Hicham Yezza and Rizwaan Sabir, students at the University of Nottingham, were arrested and incarcerated for six days in May 2008 after the university’s registrar informed police that Sabir had downloaded an al-Qaeda training manual, and emailed it to his classmate. The manual was recommended reading on their security studies course, and readily available at the university library – but when Dr Rod Thornton, a lecturer at Nottingham, defended Yezza and Sabir, and condemned their treatment, he was suspended by the university authorities. But the threat of extremism is real, and is particularly acute in the current context of ISIS’s rise, and the return of British citizens from fighting in Syria – where the possibility of radicalisation is high. Does this not warrant additional powers for law enforcement?

This question can be asked differently: what is the best way to combat the threat of terrorism? Should the state work within the rule of law or outside it? Which approach is most effective? The incoherence of our current approach has been demonstrated recently in the arrest of former Guantanamo detainee, Moazzam Begg, who had his assets freezed as a ‘designated person’ under anti-terrorism legislation upon returning from Syria in February. ‘The case against Begg collapsed’ on October 1, ‘after MI5 belatedly gave police and prosecutors a series of documents that detailed the agency’s extensive contacts with him before and after his trips to Syria’. The agencies charged with keeping Britain safe were either unwilling or incapable of sharing critical information with each other in a high-profile lawsuit – this embarrassment does not inspire much confidence in their ability to combat a genuine national security threat.

Such cases resemble the abject failure of American counter-terrorism operations, most infamously the New York Police Department’s ‘Demographics Unit’, which spied on mosques and sent informants into Muslim community centres. As Ryan Devereaux puts it: ‘A senior NYPD officer involved in the program later testified that the department’s efforts did not produce a single lead, though their work did result in an extensive list of top-notch Middle Eastern restaurants and cricket fields’.

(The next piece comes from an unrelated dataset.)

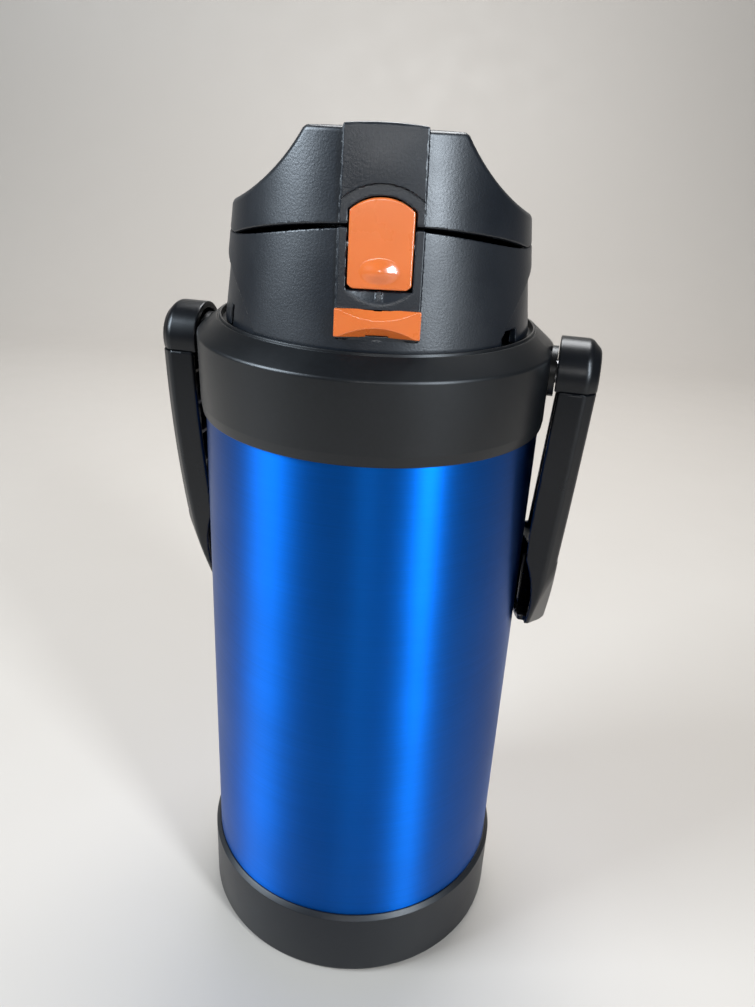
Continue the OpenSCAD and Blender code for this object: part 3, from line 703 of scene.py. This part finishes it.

Successful prosecutions – such as those of Abu Hamza and Abdullah el-Faisal – have not required special new laws or police powers, but cooperation with local communities, prudent intelligence gathering, and due process of law. When British Muslim communities face excessive police raids, and blanket surveillance, they will inevitably be less likely to divulge potentially important information to British law enforcement. Trust may be the most vital component in eliminating – or at least reducing – the threat of extremism, but it is being systematically destroyed by Britain’s national security state.